TASK INPUT:
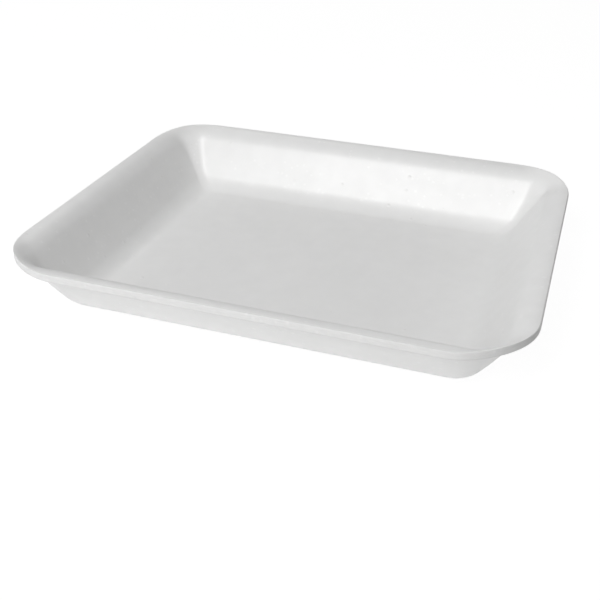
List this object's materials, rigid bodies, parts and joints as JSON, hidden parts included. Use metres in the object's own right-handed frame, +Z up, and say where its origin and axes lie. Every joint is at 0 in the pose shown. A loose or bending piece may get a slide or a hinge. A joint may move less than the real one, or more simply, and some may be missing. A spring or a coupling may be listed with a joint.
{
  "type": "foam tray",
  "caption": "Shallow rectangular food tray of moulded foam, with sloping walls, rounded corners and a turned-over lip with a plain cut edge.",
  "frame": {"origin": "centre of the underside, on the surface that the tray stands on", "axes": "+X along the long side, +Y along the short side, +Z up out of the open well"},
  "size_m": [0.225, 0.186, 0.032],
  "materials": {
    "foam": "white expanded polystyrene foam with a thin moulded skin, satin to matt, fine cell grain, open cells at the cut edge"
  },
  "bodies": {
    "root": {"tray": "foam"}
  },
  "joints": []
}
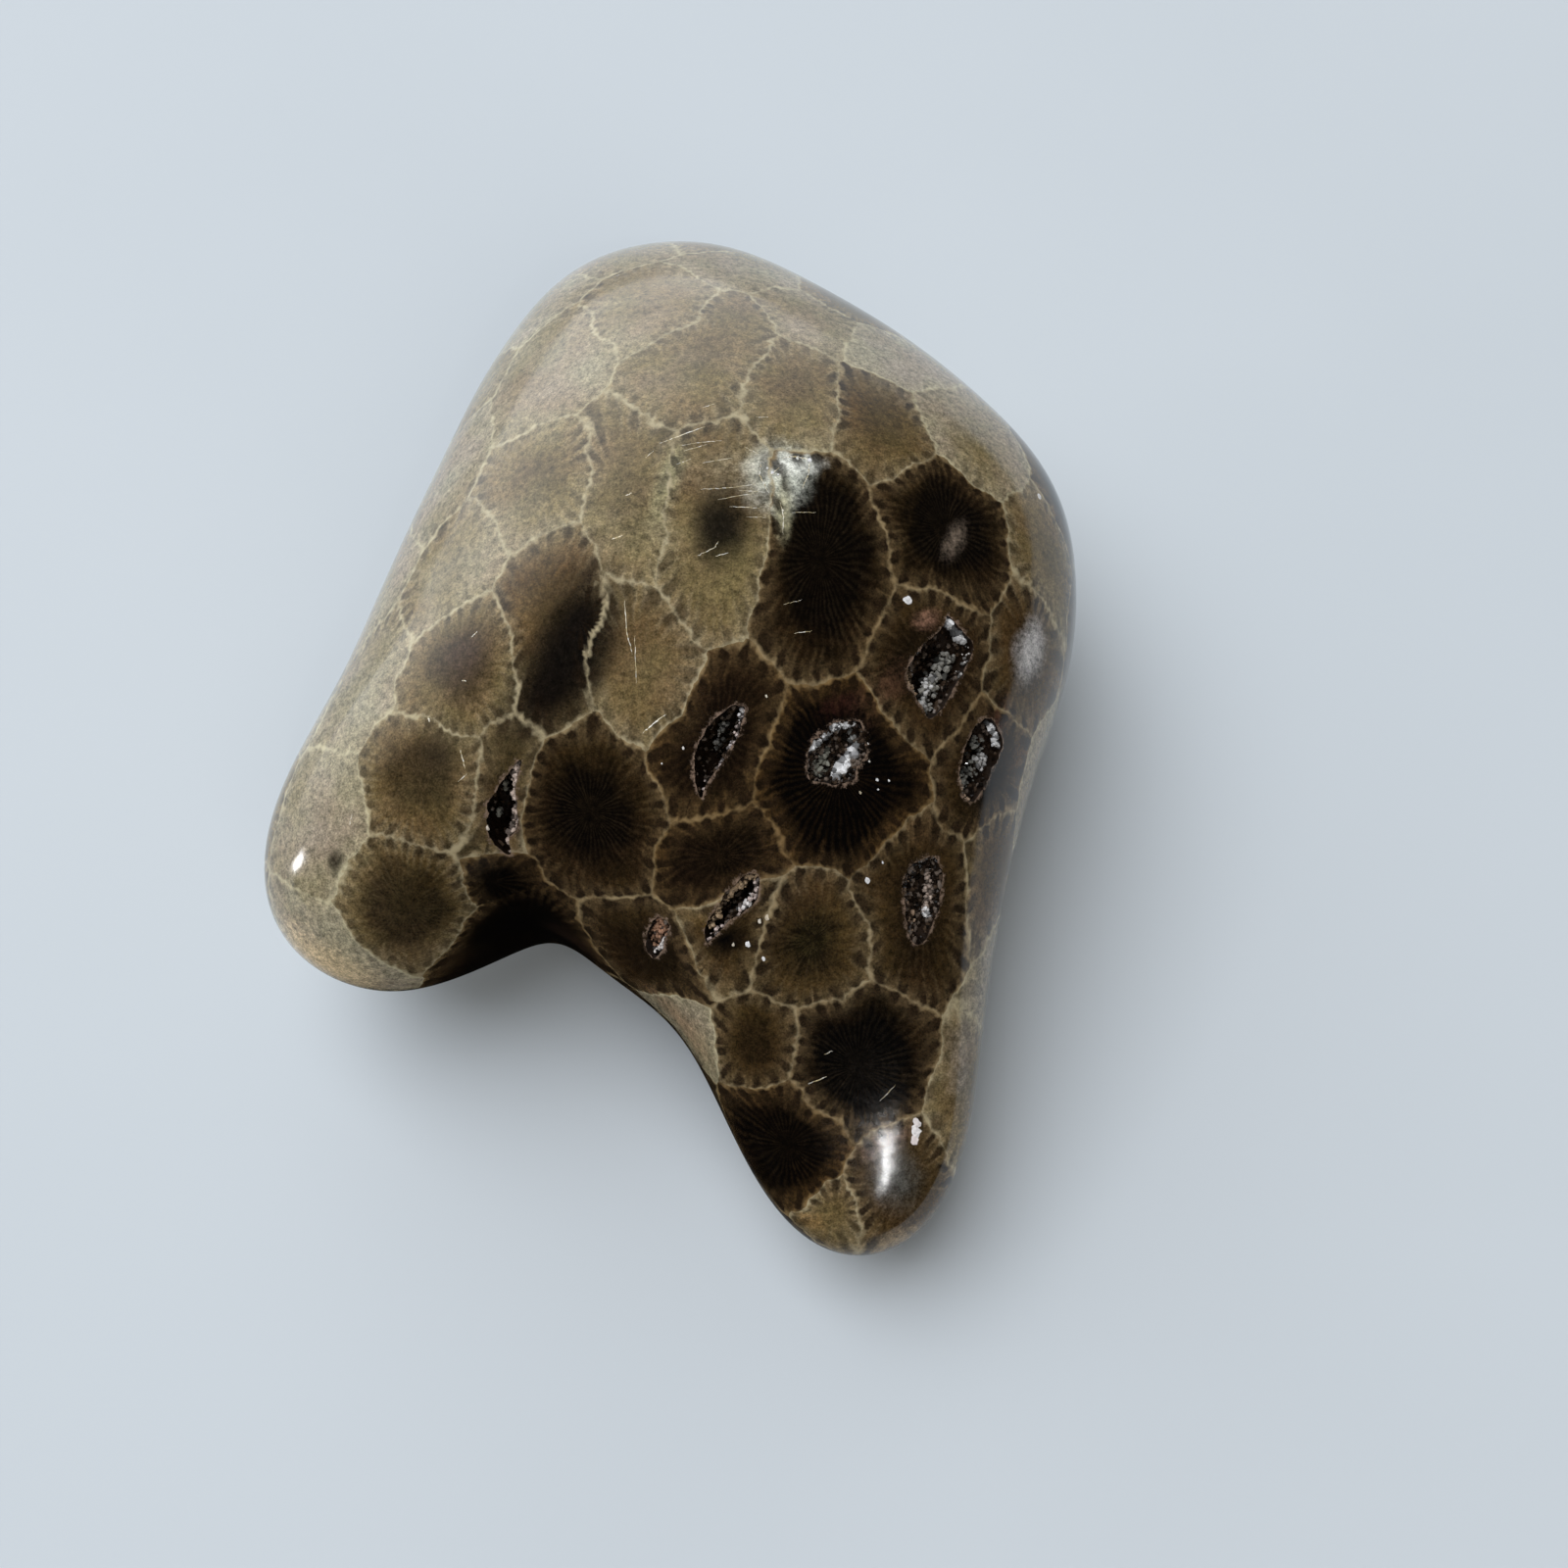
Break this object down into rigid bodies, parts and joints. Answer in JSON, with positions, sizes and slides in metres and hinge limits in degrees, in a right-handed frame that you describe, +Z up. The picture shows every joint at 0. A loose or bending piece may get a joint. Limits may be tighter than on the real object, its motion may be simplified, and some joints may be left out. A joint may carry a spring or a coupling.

==

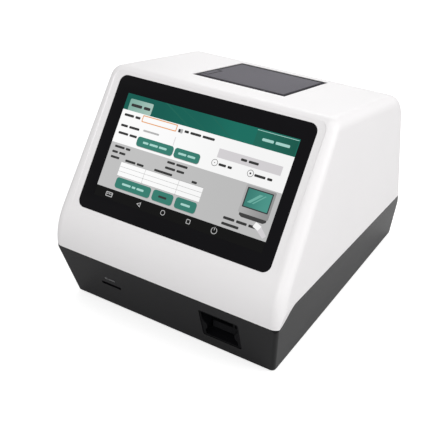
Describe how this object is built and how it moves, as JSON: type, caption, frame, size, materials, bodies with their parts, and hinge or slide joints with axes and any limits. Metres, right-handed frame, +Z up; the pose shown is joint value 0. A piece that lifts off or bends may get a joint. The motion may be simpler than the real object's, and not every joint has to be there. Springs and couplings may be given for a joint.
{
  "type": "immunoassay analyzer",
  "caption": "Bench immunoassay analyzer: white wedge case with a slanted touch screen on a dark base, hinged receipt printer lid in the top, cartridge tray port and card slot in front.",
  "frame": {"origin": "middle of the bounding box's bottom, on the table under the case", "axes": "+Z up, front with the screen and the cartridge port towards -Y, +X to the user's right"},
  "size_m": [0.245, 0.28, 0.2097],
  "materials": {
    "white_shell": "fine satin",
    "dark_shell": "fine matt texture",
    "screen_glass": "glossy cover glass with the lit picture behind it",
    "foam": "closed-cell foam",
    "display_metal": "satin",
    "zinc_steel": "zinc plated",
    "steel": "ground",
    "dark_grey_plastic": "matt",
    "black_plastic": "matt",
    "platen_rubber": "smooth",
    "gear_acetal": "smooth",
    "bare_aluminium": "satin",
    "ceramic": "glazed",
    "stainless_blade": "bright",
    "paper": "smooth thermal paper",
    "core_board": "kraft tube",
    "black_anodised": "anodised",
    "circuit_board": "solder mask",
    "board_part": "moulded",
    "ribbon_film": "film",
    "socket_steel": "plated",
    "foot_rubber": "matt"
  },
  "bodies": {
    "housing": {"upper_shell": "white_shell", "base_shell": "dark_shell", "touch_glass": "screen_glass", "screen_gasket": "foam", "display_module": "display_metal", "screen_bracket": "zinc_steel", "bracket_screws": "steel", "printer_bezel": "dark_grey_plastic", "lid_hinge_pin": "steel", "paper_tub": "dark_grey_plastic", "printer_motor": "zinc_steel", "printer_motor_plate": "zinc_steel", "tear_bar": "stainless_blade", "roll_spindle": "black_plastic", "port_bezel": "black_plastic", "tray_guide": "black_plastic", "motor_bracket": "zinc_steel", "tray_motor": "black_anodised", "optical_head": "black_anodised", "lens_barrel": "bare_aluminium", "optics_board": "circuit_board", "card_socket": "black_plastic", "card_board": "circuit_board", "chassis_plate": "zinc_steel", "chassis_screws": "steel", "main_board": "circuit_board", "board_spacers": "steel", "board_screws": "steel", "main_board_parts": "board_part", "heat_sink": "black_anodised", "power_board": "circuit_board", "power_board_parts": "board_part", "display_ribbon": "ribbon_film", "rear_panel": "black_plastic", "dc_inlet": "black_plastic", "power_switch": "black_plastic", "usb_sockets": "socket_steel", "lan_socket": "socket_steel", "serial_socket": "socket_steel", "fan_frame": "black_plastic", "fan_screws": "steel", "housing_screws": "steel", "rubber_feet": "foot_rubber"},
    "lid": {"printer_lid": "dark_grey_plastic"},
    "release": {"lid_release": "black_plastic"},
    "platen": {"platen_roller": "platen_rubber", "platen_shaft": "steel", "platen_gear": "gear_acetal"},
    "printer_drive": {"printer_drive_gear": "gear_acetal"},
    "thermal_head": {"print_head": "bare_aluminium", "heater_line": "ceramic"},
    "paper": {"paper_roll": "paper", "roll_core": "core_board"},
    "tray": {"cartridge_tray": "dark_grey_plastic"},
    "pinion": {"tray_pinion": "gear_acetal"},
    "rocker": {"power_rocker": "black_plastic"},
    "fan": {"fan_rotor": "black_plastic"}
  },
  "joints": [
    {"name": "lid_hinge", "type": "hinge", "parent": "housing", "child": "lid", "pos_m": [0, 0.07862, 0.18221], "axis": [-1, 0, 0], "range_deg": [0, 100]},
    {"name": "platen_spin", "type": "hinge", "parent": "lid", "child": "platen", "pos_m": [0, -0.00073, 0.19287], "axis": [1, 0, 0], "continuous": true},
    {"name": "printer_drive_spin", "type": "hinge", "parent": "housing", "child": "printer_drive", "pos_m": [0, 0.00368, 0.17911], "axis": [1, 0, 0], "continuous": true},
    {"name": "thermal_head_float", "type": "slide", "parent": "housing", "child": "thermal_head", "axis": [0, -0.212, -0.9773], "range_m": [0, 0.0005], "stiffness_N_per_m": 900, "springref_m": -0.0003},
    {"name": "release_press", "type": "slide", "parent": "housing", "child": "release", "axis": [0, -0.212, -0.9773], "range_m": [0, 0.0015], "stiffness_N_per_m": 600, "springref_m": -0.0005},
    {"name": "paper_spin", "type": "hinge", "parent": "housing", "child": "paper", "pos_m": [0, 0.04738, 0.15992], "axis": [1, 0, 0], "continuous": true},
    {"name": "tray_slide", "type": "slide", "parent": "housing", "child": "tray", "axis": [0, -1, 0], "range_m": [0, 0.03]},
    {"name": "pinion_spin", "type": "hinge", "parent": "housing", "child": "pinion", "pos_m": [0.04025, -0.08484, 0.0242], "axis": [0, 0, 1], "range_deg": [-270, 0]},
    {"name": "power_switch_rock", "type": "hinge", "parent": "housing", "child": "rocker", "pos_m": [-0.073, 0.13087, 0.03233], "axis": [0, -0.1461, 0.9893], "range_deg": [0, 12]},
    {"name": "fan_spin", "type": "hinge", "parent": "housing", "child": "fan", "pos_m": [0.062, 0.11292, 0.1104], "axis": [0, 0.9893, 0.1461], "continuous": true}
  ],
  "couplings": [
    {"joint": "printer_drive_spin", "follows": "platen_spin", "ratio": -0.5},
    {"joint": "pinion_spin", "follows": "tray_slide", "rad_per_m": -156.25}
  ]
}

...

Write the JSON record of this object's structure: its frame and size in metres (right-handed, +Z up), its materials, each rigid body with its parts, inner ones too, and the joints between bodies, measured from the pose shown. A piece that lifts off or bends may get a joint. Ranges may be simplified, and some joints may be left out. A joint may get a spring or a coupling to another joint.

TASK TO CARRY OUT:
Using the data above, reproduce exactly the lines from the line that contains "List this object's" through the line that contains "Break this object", including both.

CORRECT RESPONSE:
List this object's materials, rigid bodies, parts and joints as JSON, hidden parts included. Use metres in the object's own right-handed frame, +Z up, and say where its origin and axes lie. Every joint is at 0 in the pose shown. A loose or bending piece may get a slide or a hinge. A joint may move less than the real one, or more simply, and some may be missing. A spring or a coupling may be listed with a joint.
{
  "type": "foam tray",
  "caption": "Shallow rectangular food tray of moulded foam, with sloping walls, rounded corners and a turned-over lip with a plain cut edge.",
  "frame": {"origin": "centre of the underside, on the surface that the tray stands on", "axes": "+X along the long side, +Y along the short side, +Z up out of the open well"},
  "size_m": [0.225, 0.186, 0.032],
  "materials": {
    "foam": "white expanded polystyrene foam with a thin moulded skin, satin to matt, fine cell grain, open cells at the cut edge"
  },
  "bodies": {
    "root": {"tray": "foam"}
  },
  "joints": []
}
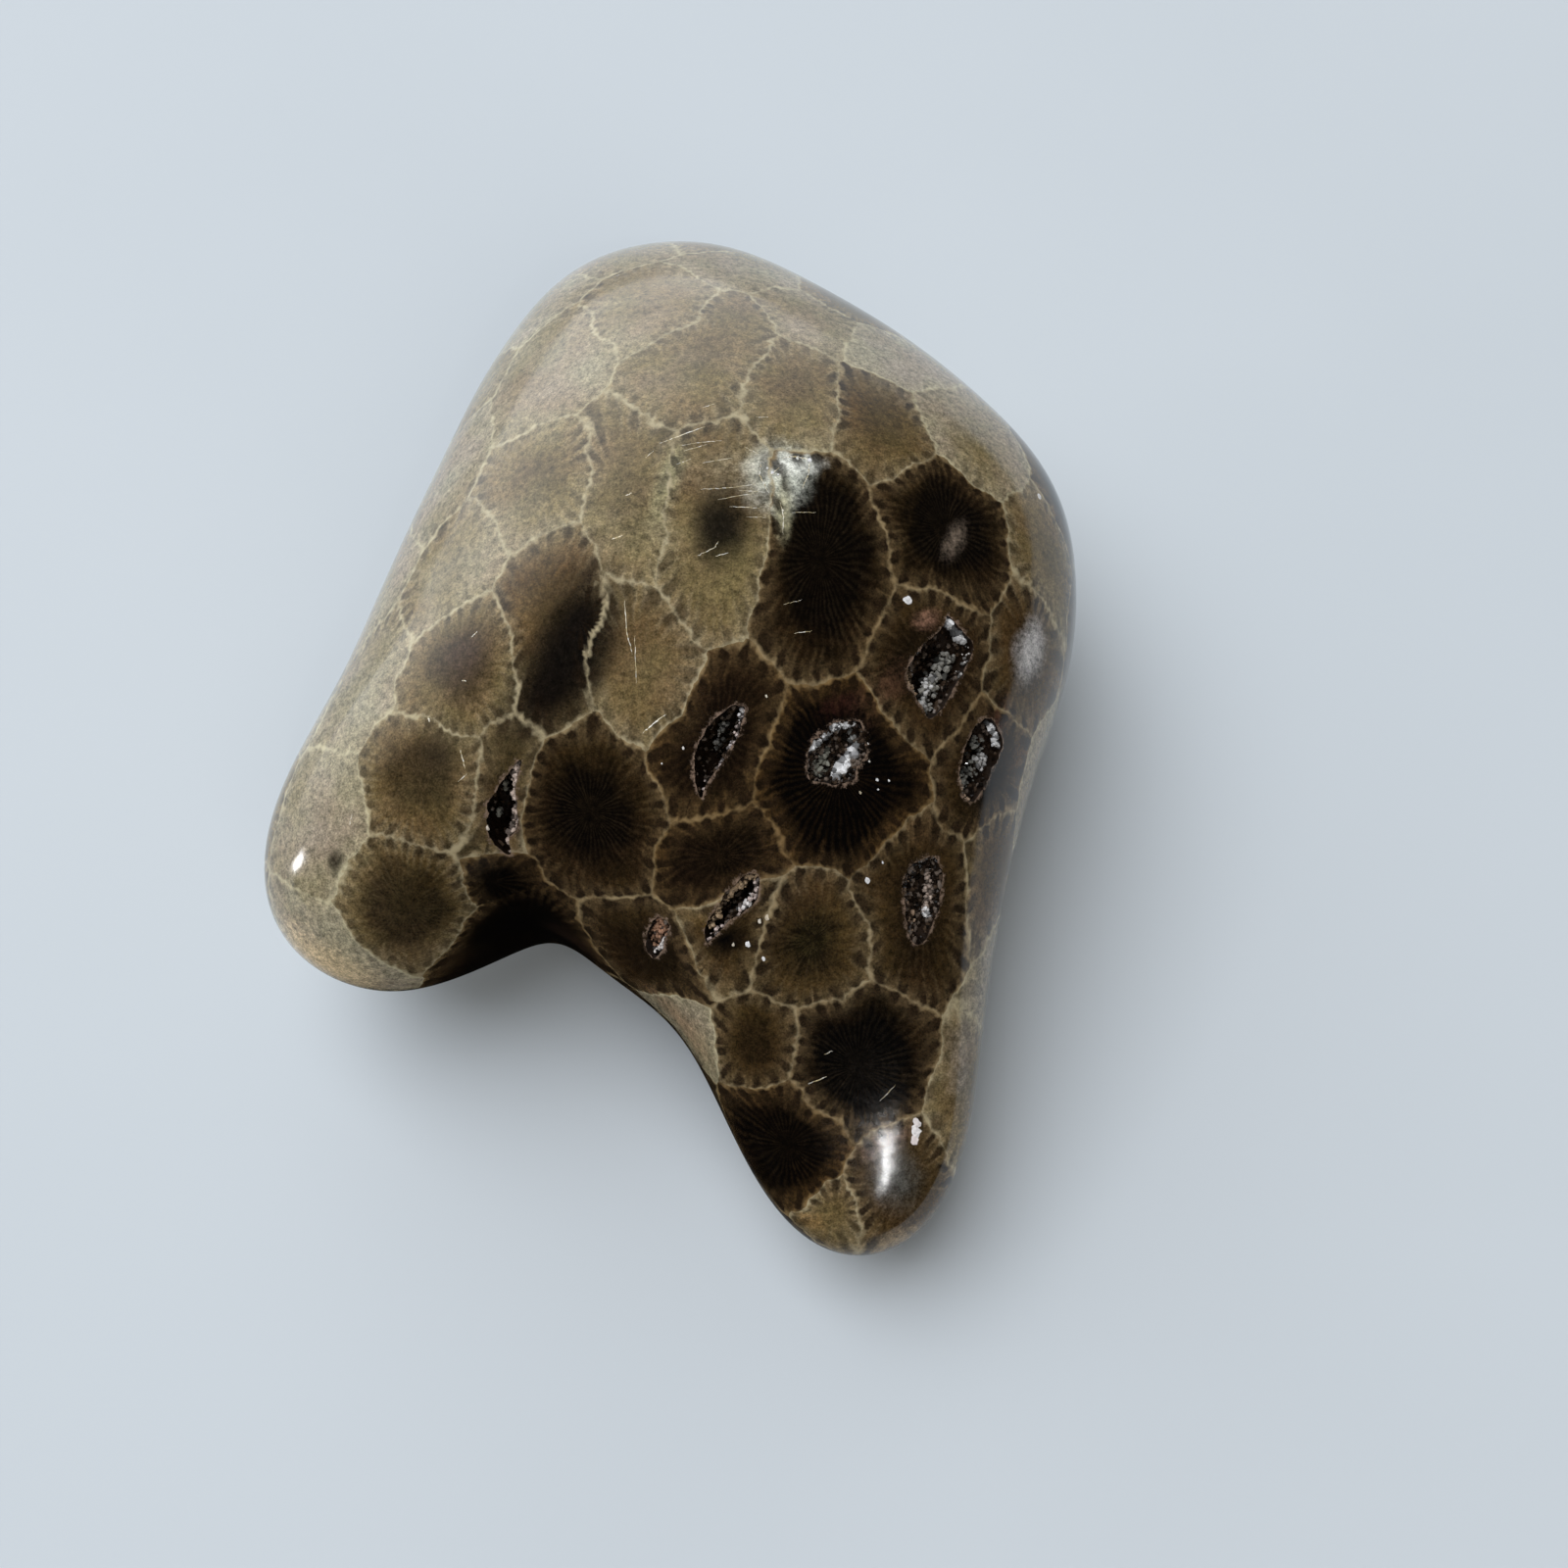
Break this object down into rigid bodies, parts and joints. Answer in JSON, with positions, sizes and slides in metres and hinge limits in degrees, in a right-handed frame that you describe, +Z up. The picture shows every joint at 0. A loose or bending piece may get a joint. Limits may be tighter than on the real object, its motion may be simplified, and some joints may be left out. A joint may carry a spring or a coupling.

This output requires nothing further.